**Task instructions:** Lines containing the string "that" are to be counted; report only how many there are.

**Source excerpt:**
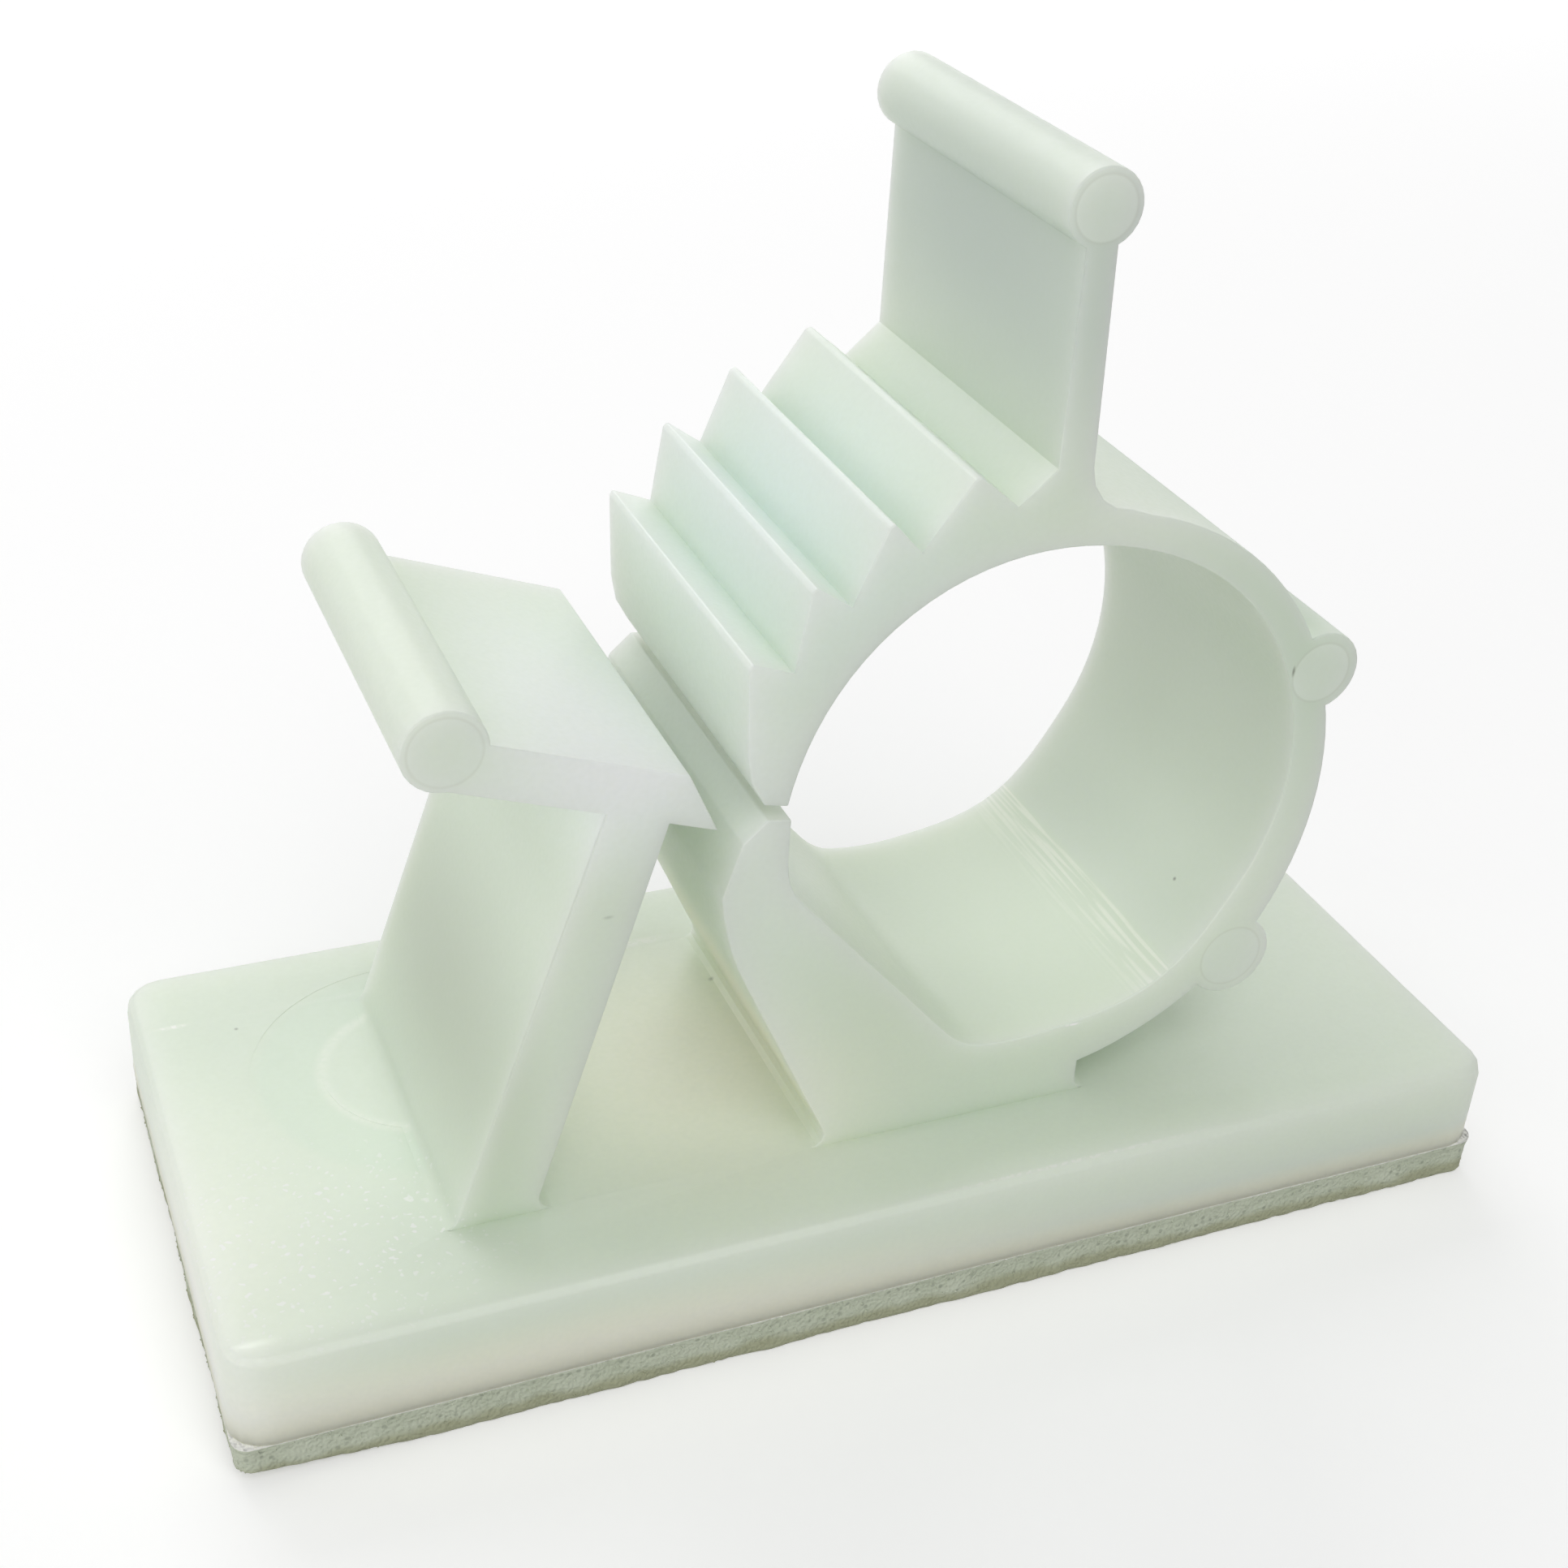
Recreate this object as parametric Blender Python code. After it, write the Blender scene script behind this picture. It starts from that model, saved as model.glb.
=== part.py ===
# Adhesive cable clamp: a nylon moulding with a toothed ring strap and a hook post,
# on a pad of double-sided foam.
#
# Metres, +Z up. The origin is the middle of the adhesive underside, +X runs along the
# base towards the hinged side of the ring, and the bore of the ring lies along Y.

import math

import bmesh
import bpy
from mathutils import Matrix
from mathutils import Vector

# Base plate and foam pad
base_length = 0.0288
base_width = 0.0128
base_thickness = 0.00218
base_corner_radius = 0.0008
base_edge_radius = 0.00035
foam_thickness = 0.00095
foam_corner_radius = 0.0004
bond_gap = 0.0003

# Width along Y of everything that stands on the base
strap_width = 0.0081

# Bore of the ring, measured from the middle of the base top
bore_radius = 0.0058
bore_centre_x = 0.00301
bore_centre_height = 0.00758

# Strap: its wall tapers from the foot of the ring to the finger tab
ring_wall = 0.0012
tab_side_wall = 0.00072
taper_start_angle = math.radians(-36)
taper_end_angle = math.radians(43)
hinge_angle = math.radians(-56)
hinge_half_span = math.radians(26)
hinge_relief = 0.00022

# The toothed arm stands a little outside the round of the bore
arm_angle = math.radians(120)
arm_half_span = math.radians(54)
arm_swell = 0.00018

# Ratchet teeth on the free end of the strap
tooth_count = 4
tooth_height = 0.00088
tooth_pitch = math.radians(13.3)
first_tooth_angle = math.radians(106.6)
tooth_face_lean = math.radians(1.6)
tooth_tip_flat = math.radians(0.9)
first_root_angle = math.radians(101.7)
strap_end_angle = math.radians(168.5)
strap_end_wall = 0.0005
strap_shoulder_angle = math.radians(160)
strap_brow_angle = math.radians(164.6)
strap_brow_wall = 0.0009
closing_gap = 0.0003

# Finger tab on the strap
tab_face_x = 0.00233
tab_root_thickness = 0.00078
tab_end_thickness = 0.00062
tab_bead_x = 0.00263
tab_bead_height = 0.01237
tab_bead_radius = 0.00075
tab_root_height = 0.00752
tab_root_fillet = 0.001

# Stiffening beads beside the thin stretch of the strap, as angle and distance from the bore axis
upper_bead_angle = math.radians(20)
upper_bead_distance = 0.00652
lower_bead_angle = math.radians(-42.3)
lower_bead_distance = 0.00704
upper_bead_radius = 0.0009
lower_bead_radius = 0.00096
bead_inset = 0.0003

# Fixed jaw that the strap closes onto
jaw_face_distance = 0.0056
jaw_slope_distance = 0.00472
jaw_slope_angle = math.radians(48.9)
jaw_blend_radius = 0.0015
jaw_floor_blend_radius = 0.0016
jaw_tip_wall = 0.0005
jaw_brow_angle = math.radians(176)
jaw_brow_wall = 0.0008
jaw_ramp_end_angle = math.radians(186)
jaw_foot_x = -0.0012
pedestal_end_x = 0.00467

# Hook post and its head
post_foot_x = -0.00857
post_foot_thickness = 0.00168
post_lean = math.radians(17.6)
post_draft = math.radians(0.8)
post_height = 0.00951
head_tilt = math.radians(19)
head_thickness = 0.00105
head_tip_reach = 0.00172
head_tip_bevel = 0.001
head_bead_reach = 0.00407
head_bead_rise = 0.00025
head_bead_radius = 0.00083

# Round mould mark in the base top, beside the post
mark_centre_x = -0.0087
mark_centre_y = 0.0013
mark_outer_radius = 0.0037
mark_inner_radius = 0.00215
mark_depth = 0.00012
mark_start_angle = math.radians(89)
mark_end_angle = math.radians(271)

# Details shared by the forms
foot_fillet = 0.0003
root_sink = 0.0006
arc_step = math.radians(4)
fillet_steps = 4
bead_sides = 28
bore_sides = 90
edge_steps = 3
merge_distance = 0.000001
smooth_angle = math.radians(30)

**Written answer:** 3